I have a number of specific rules which govern the type of price set ups I look for. To help me identify these I have developed and refined scans over a number of years.
My original scan codes only identified price breakouts at the point they occurred. This meant I had to be in front of the screen and see these pop up in real time so that I could get in close to the breakout level. I've now been able to re-code these so I can identify these set ups prior to breakout.
This enables me to enter stop orders on a Good Til Cancelled basis on the market open.
The scans significantly leverage my time. As I am looking for a price set up with a number of specific characteristics, I am able to scour stocks across a number of countries to identify those set ups.
Of those which do meet my criteria, I would estimate that 60% - 70% of those stocks which get onto my watchlist I don't end up trading - this can be due to proximity of earnings releases, a volatility spike, or price falling away from the identified breakout level and never triggering an entry. There can also be others which based on the chart may be appealing, but are unable to be traded, or the width of the spread may be prohibitive.
Out of those trades I do end up taking, my historical win rate is just over 30%.
Below are a couple of interesting set ups I picked up when running my scans last night which, should the other conditions be met, I would look to trade on a price breakout. You will see that these all have similar characteristics:
- Price is consolidating just below the 20 day high, or at least within the top half of the channel between the 20 day high and 20 day low;
- The Volatility Factor indicator reading is below its own 20 day moving average;
- Looking at the price channels themselves, there is a pattern starting to form of higher highs and higher lows, or alternatively a prolonged period of consolidation; and
- The level of the thick green line (the 20 day high) has been consistent for a few days (denoting no minor or failed breakouts).
And here are the charts of some positions recently opened (the days of entry are highlighted with the green arrow).
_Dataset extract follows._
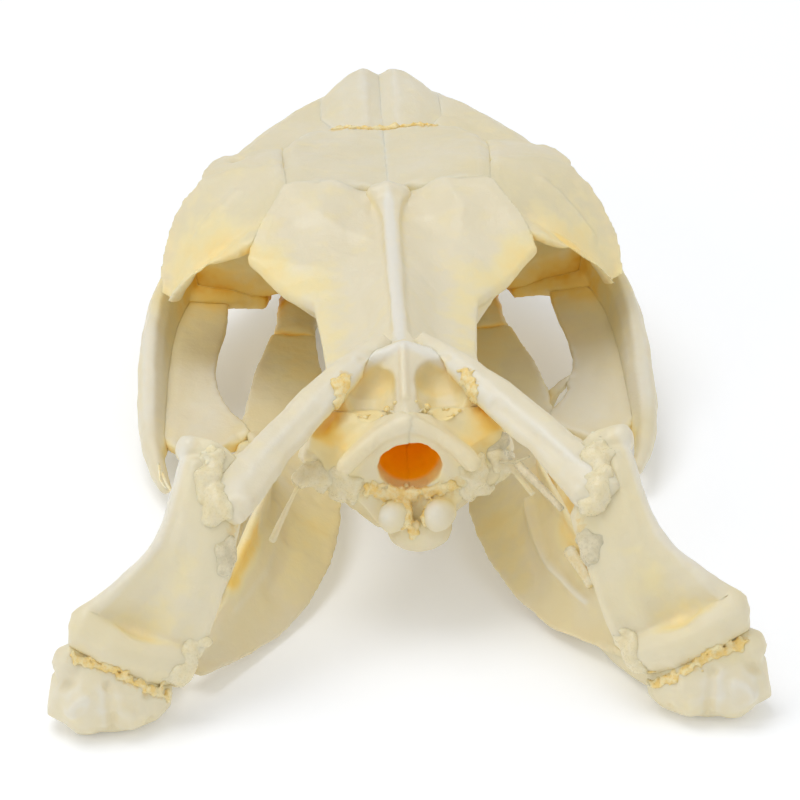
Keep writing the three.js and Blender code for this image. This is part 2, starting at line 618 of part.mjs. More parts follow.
// A broad blade, hollowed at its rear, with a thick head and a roller that stands on the lower jaw.
function quadrate(grow) {
  const blade = sheet(QUADRATE_OUTER_EDGE, QUADRATE_INNER_EDGE, grow, {
    thick: 3.6, sag: [0.6, -1.2], rows: 10, columns: 5, rim: 0.5,
  });
  const head = rod([
    place(24.2, -3.4, 26.0, 1.1, 1.4), place(21.6, -4.2, 25.4, 1.9, 2.0), place(18.8, -4.4, 24.0, 1.2, 1.6),
  ], grow, { rings: 4, sides: 8, across: [vec(0, 1, 0), vec(0, 1, 0)] });
  const roller = rod([
    place(35.2, -16.9, 11.9, 1.8, 2.0), place(31.6, -17.8, 10.4, 2.1, 2.2),
    place(28.0, -17.6, 8.2, 2.2, 2.5), place(24.2, -16.0, 6.4, 1.7, 2.3),
  ], grow, { rings: 6, sides: 10, across: [vec(0, 1, 0), vec(0, 1, 0)] });
  return [blade, head, roller];
}

function columella(grow, side) {
  const end = side < 0 ? place(15.2, -3.6, 0.4, 0.4, 0.4) : place(13.4, -0.6, 3.2, 0.4, 0.4);
  const start = place(10.6, 3.4, 5.8, 0.45, 0.45);
  return [rod([start, place(12.6, 0.6, 3.8, 0.32, 0.32), end], grow, { rings: 4, sides: 6 })];
}

// Lower jaw, drawn on the floor. Each pair is [y, how far both jaws lie to the animal's right there].
const JAW_SWAY = [[-16, 0], [-6, -1.8], [42, 1.4], [92, 1.4]];

function sway(y) {
  const next = JAW_SWAY.findIndex(([at]) => at > y);
  if (next === 0) return 0;
  const [[fromY, from], [toY, to]] = [JAW_SWAY[next - 1], JAW_SWAY[next]];
  return THREE.MathUtils.mapLinear(y, fromY, toY, from, to);
}

function swayed(places, side) {
  return places.map(({ at, size }) => ({ at: at.clone().add(vec(side * sway(at.y), 0, 0)), size }));
}

// The jaw bones are tall ovals that lean outwards at the top.
const TIPPED = [vec(0.95, 0, -0.3), vec(0.9, 0.3, -0.35)];

function compoundBone(grow, side) {
  const foot = rod([
    place(27.2, -15.0, 2.4, 2.4, 2.4), place(29.6, -17.4, 3.4, 3.6, 3.5),
    place(33.4, -18.0, 4.4, 3.8, 4.4), place(37.2, -17.2, 5.8, 2.6, 4.6),
  ], grow, { rings: 6, sides: 12, across: [vec(0, 1, 0), vec(0, 1, 0)] });
  const heel = ball(34.6, -19.2, 4.0, 3.0, 2.6, 3.9, grow);
  const outerLobe = ball(36.4, -17.8, 8.2, 1.9, 2.1, 2.1, grow, 8);
  const innerLobe = ball(30.2, -19.2, 4.4, 2.8, 2.0, 3.0, grow, 8);
  const ramus = rod(swayed([
    place(31, -17, 2.4, 3.0, 2.4), place(27.4, -11.6, 2.2, 2.8, 2.2), place(24.4, -5, 2.8, 2.1, 2.8),
    place(22.1, 4, 3.9, 1.8, 3.9), place(20.3, 14, 4.4, 1.8, 4.4), place(18.9, 24, 4.0, 1.7, 4.0),
    place(17.6, 33, 2.6, 1.5, 2.6), place(16.7, JAW_SPLIT, 2.0, 1.3, 2.1),
  ], side), grow, { rings: 13, sides: 10, across: TIPPED });
  return [foot, heel, outerLobe, innerLobe, ramus];
}

// The deep groove along the compound bone's upper edge, where the jaw's closing muscles end.
const jawGroove = (side) => [rod(swayed([
  place(22.8, -1, 6.2, 0.5, 0.7), place(21.3, 8, 7.9, 0.85, 2.4), place(19.8, 17, 8.2, 0.85, 2.6),
  place(18.8, 25, 7.2, 0.5, 0.9),
], side), 0, { rings: 6, sides: 8, across: TIPPED })];

const DENTARY = [
  place(16.7, JAW_SPLIT + GAP + 0.6, 2.0, 1.4, 2.1), place(15.2, 50, 2.0, 1.4, 2.1),
  place(13.7, 58, 2.1, 1.4, 2.2), place(12.0, 66, 2.1, 1.4, 2.2),
  place(9.8, 74, 2.2, 1.4, 2.3), place(6.8, 82, 2.4, 1.4, 2.3),
  place(3.7, 88, 2.8, 1.2, 2.1), place(2.3, 90.4, 3.0, 0.9, 1.7),
];

function dentary(grow, side) {
  const places = swayed(DENTARY, side);
  const across = [vec(0.94, 0.2, -0.3), vec(0.8, 0.6, 0)];
  const shaft = rod(places, grow, { rings: 11, sides: 10, across });
  const upward = vec(0.12, 0, 1).normalize();
  const teeth = toothRow(places, grow, {
    count: 16, from: 0.06, to: 0.97, longest: 3.6, shortest: 1.1, longestAt: 1,
    pointing: upward, seed: 53 + side, missing: side > 0 ? [0, 3, 9] : [2, 6, 11],
  });
  const leaning = vec(0.58, 0.35, 0.9).normalize(); // one rear tooth of the right jaw stands out to the side
  if (side > 0) teeth.push(tooth(vec(18.5, 43.4, 3.4), leaning, 6.8, 0.95, 0.2, grow));
  return [shaft, ...teeth];
}

addOcciput();
addBone('parietal', PALE, CRANIUM, 1, parietal);
addBone('basisphenoid', CREAM, CRANIUM, 1, basisphenoid);
addPair('supratemporal', PALE, CRANIUM, supratemporal);
addPair('frontal', IVORY, CRANIUM, frontal);
addPair('nasal', IVORY, CRANIUM, nasal);
addPair('maxilla', IVORY, CRANIUM, maxilla);
addPair('prefrontal', IVORY, CRANIUM, prefrontal, orbitScoop);
addPair('postorbital', IVORY, CRANIUM, postorbital);
addPair('supraorbital', IVORY, CRANIUM, supraorbital);
addPair('ectopterygoid', CREAM, CRANIUM, ectopterygoid);
addPair('pterygoid', CREAM, CRANIUM, pterygoid);
addPair('palatine', CREAM, CRANIUM, palatine);
addPair('vomer', CREAM, CRANIUM, vomer);
addPair('septomaxilla', CREAM, CRANIUM, septomaxilla);
addBone('premaxilla', IVORY, CRANIUM, 1, premaxilla);
addPair('quadrate', IVORY, FLOOR, quadrate);
addPair('compound_bone', IVORY, FLOOR, compoundBone, jawGroove);
addPair('dentary', IVORY, FLOOR, dentary);
addPair('columella', IVORY, CRANIUM, columella);

const bounds = new THREE.Box3().setFromObject(skull);
const middle = bounds.getCenter(vec(0, 0, 0));
skull.position.set(-middle.x, -middle.y, -bounds.min.z);

export default skull;
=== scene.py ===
"""Looks of the python skull: every bone is refined from its solid, carved, stained, given painted shade,
highlight and glow, and lit as in the photo.

Lengths are in metres, in the part's own frame: +Y to the snout, +X to the animal's right, +Z up.
Places of marks on the bones are in millimetres in the same frame.
"""
import json
import math
from collections import namedtuple

import bmesh
import bpy
import numpy as np
from mathutils import Matrix, Vector
from mathutils.bvhtree import BVHTree


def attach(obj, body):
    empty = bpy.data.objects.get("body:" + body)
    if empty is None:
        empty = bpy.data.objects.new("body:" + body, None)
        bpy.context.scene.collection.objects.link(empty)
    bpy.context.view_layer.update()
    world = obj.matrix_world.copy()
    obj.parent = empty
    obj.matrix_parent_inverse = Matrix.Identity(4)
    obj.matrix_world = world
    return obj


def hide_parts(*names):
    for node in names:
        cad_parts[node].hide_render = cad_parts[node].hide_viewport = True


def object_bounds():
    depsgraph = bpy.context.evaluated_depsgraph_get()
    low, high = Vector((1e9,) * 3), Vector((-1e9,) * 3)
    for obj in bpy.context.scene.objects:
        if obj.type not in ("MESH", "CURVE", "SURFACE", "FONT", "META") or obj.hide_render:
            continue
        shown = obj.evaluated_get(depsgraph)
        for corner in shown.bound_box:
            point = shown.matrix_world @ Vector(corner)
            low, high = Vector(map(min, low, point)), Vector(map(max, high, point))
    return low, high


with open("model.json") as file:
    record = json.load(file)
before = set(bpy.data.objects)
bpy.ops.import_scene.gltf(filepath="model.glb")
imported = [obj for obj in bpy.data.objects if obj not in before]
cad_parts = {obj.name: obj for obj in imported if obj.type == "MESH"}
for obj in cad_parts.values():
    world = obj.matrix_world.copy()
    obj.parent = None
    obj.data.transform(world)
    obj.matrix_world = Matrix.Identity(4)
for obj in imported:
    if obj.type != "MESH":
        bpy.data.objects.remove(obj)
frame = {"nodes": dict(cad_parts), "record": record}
cad_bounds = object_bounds()

MM = 0.001
VOXEL = 0.26 * MM  # grain of the refined bones
THIN_VOXEL = 0.15 * MM  # grain of the ear's thin rods
TISSUE_VOXEL = 0.15 * MM  # grain of the dried tissue
SMOOTHING_ROUNDS = 36
SMOOTHING_STEPS = (0.55, -0.565)  # in, and back out, so that nothing shrinks
CRUMB_ROUNDS = 3  # how often the crumbs of tissue are evened out
MELT_ROUNDS = 18  # and the soft lumps
CLOSING_START = 0.6 * MM  # bone this near to another is drawn up to it
CLOSING_END = 1.3 * MM  # bone this far from another stays where it is
CLOSING_SHARE = 0.7  # how much of the way to its neighbour a bone is drawn; over half, so that they meet
SUTURE_REACH = 0.8 * MM  # how far the amber stain spreads from a suture
HOLLOW_REACH = 12 * MM  # how far a surface is shaded by the bones around it
HOLLOW_RAYS = 9
SKYWARD = 1.05  # how much the rays lean away from the surface that they leave
RAY_START = 0.5 * MM  # how far above the surface they begin
FAR_FADE = 0.6  # how much less a surface at full reach counts than a near one
HOLLOW_ROUNDS = 14  # how often the hollows' shades are evened out
SKULL_MIDDLE = 0.6  # x of the cranium's middle plane, in millimetres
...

These also exhibit the same characteristics prior to price breaking out:
This German stock broke out near the end of the day when earnings were released before the market open:
In recent years, for diversification I've added some FX pairs and commodities to what I look to trade. After profiting on the short side earlier in the year, Cable recently gave a long signal which I took:
Within the setups identified, there are always a few which I could have taken, but didn't for some reason. Here are a couple:
This one I was unable to trade in my trading platform, which was frustrating...
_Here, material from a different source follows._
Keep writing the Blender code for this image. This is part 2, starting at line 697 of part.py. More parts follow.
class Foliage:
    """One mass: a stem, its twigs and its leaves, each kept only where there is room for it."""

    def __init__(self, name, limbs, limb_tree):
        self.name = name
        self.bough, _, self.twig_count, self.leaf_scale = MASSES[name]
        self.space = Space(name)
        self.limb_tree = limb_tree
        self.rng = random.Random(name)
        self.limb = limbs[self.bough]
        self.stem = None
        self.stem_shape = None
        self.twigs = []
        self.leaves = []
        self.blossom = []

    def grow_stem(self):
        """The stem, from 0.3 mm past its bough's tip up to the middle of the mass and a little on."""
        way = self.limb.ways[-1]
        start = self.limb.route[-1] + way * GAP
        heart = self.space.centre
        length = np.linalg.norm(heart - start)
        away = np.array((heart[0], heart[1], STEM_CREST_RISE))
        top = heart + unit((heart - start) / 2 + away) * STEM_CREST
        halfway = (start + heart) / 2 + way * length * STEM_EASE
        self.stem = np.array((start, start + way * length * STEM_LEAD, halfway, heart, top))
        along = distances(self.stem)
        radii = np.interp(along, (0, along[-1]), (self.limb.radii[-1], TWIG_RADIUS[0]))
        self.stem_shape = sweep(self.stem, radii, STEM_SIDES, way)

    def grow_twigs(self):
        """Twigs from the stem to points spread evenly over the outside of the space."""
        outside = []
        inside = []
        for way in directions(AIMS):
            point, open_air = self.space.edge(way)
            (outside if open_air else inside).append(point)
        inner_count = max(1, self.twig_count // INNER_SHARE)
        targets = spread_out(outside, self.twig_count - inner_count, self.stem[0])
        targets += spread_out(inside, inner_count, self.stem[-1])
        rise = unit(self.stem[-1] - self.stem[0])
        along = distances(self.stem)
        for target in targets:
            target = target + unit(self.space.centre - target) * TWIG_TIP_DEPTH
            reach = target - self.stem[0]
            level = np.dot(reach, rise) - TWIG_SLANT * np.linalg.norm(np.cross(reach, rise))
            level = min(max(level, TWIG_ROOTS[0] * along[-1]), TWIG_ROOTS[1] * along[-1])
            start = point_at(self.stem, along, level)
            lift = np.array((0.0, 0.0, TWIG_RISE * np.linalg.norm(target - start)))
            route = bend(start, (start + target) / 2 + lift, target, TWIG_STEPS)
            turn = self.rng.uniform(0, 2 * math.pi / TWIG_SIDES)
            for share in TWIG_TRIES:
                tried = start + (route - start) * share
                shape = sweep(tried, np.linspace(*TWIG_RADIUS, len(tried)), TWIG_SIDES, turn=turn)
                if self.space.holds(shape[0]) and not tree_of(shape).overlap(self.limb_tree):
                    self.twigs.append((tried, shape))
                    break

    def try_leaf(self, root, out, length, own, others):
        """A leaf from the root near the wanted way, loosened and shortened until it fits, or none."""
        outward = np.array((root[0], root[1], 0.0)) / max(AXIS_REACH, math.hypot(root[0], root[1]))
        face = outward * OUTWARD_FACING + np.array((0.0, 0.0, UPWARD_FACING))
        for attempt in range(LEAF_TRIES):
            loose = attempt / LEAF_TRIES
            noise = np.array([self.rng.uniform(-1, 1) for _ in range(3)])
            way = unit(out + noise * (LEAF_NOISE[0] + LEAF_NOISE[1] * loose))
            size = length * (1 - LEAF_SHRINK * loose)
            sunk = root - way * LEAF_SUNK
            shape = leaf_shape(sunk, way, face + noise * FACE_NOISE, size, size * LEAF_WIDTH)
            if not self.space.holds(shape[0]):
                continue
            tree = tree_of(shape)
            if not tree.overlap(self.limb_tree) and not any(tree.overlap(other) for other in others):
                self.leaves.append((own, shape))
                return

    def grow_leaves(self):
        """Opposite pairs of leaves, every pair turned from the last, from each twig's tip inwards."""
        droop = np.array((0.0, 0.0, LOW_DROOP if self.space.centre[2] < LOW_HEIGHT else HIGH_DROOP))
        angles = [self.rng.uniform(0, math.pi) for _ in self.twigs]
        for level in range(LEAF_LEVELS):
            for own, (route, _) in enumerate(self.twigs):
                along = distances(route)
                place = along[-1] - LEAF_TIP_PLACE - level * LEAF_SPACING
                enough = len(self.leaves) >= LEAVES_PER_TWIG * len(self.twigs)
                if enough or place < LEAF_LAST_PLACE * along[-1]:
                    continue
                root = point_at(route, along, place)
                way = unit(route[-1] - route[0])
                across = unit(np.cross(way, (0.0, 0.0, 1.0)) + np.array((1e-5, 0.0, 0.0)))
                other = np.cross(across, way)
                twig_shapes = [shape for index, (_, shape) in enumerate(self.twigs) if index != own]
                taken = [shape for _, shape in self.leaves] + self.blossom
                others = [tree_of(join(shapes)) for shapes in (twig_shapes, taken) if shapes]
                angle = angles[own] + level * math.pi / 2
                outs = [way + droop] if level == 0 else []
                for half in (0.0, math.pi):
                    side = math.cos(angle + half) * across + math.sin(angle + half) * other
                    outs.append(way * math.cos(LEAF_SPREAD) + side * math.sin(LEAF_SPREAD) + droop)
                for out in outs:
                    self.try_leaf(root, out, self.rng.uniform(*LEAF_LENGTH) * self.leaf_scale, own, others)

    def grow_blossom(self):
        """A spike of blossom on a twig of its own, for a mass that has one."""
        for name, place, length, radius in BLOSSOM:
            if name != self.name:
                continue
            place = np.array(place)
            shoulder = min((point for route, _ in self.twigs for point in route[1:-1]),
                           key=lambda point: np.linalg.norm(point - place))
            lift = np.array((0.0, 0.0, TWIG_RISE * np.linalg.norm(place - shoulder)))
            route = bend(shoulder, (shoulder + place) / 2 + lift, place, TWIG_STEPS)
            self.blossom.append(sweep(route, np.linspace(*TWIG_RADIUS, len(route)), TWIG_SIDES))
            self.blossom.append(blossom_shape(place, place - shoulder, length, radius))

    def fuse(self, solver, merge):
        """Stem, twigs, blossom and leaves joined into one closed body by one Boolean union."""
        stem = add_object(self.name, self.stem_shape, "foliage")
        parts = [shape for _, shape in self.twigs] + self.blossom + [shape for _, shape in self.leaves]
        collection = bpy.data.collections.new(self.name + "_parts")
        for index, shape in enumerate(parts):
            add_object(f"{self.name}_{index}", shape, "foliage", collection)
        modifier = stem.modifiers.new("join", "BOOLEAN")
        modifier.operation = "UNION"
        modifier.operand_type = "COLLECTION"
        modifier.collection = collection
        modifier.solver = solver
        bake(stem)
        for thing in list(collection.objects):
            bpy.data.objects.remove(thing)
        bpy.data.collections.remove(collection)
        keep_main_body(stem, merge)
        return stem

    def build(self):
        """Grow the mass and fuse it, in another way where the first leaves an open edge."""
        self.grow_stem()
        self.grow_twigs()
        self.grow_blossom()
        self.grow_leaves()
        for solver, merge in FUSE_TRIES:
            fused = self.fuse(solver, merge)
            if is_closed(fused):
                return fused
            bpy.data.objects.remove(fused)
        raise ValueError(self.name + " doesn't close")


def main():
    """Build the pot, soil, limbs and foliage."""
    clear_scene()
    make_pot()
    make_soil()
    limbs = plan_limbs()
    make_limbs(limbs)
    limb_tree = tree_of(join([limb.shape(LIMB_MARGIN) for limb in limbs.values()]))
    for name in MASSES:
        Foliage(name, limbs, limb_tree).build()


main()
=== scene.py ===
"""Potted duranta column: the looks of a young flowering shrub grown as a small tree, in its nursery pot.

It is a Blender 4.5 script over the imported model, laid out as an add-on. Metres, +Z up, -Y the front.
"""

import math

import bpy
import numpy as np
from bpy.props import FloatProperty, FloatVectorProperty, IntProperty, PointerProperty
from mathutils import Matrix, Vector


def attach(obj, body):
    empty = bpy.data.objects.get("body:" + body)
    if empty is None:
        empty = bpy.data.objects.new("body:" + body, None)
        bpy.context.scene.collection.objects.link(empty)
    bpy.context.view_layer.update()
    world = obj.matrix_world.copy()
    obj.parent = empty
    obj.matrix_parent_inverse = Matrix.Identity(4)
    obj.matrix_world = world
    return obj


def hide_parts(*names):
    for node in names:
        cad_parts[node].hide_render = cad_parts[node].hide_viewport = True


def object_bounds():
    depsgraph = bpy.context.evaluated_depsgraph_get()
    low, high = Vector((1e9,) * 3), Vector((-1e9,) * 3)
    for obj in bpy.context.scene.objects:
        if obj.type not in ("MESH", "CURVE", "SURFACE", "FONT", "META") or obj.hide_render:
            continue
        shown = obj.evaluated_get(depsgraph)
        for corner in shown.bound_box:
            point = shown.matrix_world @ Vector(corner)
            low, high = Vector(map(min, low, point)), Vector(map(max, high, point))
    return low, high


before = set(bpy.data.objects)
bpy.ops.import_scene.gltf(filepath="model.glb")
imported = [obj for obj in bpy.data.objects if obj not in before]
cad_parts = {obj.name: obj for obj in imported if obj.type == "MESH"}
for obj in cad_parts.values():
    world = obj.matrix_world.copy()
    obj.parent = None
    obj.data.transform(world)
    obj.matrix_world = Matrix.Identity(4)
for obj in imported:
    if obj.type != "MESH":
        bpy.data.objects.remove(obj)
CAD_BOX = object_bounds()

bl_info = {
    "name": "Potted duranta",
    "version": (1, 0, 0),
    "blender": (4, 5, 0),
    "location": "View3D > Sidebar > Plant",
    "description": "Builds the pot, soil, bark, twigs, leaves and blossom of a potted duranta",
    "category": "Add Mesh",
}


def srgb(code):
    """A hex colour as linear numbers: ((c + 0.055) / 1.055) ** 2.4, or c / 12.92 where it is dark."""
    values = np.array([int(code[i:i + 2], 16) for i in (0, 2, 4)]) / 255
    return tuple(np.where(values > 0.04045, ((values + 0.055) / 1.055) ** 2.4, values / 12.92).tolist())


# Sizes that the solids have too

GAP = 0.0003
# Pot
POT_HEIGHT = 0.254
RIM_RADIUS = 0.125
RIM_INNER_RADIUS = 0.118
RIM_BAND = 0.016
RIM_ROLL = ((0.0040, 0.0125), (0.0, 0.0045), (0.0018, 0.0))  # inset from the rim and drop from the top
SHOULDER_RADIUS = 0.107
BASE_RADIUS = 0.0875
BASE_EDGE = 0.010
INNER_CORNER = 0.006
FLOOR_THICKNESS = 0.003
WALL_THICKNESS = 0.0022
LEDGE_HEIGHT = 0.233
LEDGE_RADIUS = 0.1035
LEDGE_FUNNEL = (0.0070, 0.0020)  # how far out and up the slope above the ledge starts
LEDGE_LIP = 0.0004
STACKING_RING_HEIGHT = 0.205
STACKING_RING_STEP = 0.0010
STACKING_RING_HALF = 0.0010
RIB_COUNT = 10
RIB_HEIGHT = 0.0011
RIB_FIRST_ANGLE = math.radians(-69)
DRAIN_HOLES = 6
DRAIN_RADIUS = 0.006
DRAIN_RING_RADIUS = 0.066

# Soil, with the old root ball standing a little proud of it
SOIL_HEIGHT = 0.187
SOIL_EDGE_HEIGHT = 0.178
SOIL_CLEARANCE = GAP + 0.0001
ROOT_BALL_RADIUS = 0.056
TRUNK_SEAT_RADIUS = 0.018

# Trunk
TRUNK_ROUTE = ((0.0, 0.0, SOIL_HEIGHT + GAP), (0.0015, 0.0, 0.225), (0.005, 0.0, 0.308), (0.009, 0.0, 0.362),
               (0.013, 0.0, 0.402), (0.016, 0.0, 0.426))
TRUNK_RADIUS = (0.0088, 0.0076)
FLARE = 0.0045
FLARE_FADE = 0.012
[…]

And this US stock was on my watchlist but I did not take the trade. This was due to an earnings release yesterday, and I have a rule that I cannot take a position in a stock when the breakout occurs within a set number of days of an earnings release. In this case price broke out within that time period, so I did not take the entry:
Of course, with the set ups I have identified there is no way of knowing if they will trigger an entry, or whether the positions I have taken will generate a profit or a loss - my stop methodology will determine when I get out of those positions.